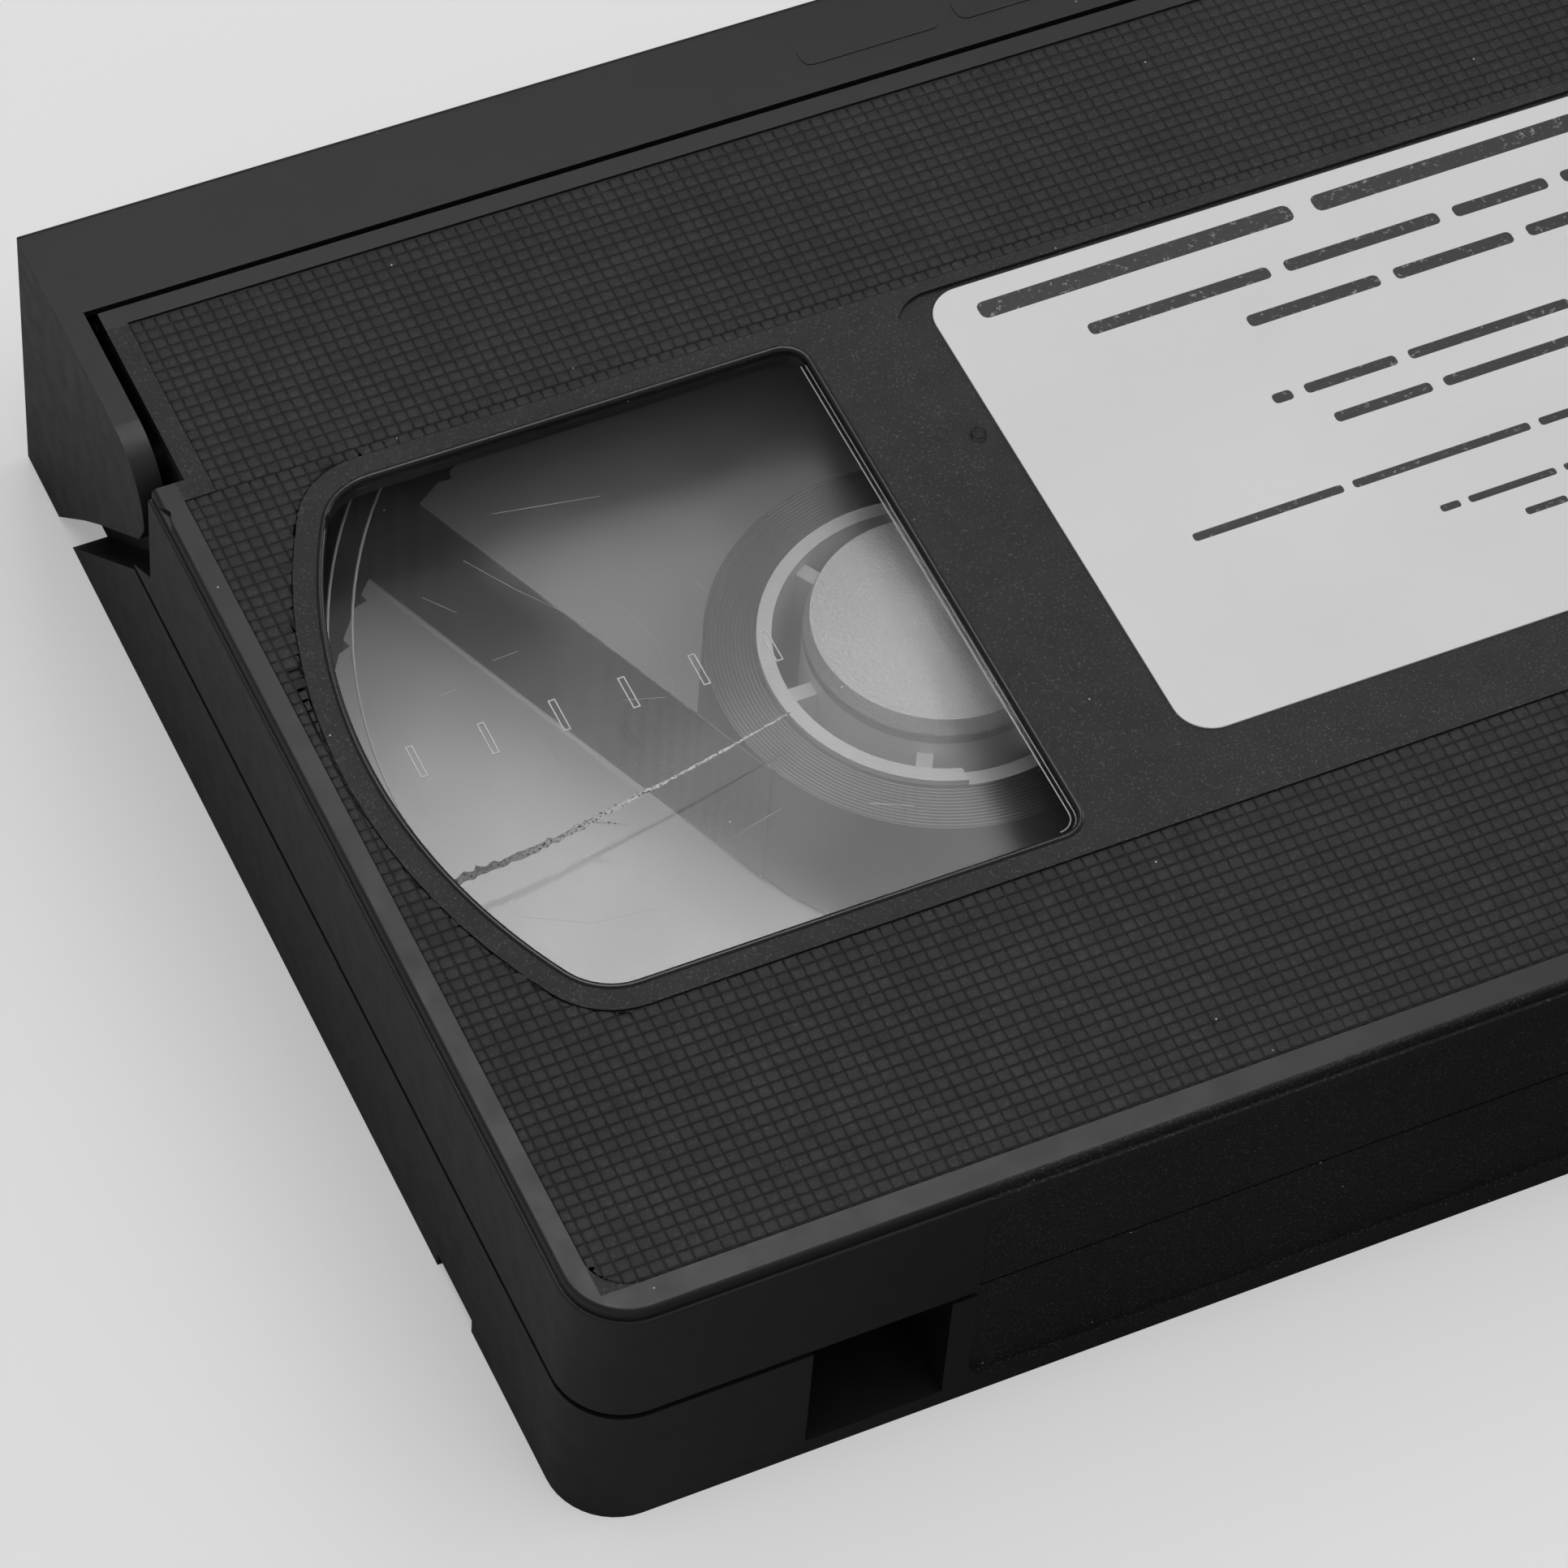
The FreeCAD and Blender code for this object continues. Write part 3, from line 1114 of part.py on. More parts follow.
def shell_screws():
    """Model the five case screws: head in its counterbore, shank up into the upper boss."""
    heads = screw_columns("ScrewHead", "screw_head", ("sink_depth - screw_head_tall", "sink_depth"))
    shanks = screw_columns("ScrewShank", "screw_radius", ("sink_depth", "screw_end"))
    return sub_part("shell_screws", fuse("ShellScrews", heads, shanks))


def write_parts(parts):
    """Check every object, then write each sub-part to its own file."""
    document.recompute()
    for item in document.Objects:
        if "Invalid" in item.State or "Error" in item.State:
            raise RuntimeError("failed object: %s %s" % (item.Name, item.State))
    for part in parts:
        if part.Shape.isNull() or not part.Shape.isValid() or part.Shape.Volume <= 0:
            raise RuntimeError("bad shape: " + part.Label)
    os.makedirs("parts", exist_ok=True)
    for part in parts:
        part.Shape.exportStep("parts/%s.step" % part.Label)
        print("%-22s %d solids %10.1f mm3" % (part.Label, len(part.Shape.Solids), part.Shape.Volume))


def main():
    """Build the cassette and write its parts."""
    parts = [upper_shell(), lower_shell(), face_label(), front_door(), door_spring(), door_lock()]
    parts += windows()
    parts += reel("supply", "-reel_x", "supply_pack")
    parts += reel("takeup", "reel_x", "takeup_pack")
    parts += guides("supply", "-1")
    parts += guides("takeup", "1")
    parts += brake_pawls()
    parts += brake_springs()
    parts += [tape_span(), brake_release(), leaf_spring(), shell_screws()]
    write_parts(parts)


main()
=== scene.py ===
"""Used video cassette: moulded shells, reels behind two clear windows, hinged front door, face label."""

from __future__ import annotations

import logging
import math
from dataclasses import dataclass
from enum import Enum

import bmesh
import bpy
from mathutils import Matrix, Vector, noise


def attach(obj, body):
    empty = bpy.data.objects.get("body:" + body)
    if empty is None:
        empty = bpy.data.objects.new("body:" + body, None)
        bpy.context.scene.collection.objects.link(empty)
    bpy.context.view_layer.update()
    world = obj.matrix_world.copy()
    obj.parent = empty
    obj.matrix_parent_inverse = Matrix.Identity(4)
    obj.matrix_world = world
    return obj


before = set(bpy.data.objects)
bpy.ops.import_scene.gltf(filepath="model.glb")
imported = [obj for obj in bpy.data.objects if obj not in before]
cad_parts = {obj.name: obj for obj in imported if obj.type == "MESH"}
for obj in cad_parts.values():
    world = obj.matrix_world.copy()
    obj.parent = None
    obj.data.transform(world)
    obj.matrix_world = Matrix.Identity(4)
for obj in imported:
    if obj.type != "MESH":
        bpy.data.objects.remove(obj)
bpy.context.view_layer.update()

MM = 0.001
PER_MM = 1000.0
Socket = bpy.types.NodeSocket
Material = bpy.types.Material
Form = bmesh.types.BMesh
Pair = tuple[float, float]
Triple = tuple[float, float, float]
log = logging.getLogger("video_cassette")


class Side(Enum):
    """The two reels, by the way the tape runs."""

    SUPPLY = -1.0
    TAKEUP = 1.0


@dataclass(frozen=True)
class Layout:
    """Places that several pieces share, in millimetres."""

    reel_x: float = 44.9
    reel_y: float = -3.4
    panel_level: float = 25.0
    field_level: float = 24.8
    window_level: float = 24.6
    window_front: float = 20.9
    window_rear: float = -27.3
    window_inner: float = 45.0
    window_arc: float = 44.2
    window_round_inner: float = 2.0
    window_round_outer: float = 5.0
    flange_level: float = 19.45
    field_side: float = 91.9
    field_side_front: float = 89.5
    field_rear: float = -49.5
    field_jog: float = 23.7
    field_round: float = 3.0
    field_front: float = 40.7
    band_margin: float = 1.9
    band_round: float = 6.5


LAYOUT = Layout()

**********

◆ **Exercise requirements**:
Copy every line of the listing containing the string "from".

◆ **Full solution**:
The FreeCAD and Blender code for this object continues. Write part 3, from line 1114 of part.py on. More parts follow.
from __future__ import annotations
from dataclasses import dataclass
from enum import Enum
from mathutils import Matrix, Vector, noise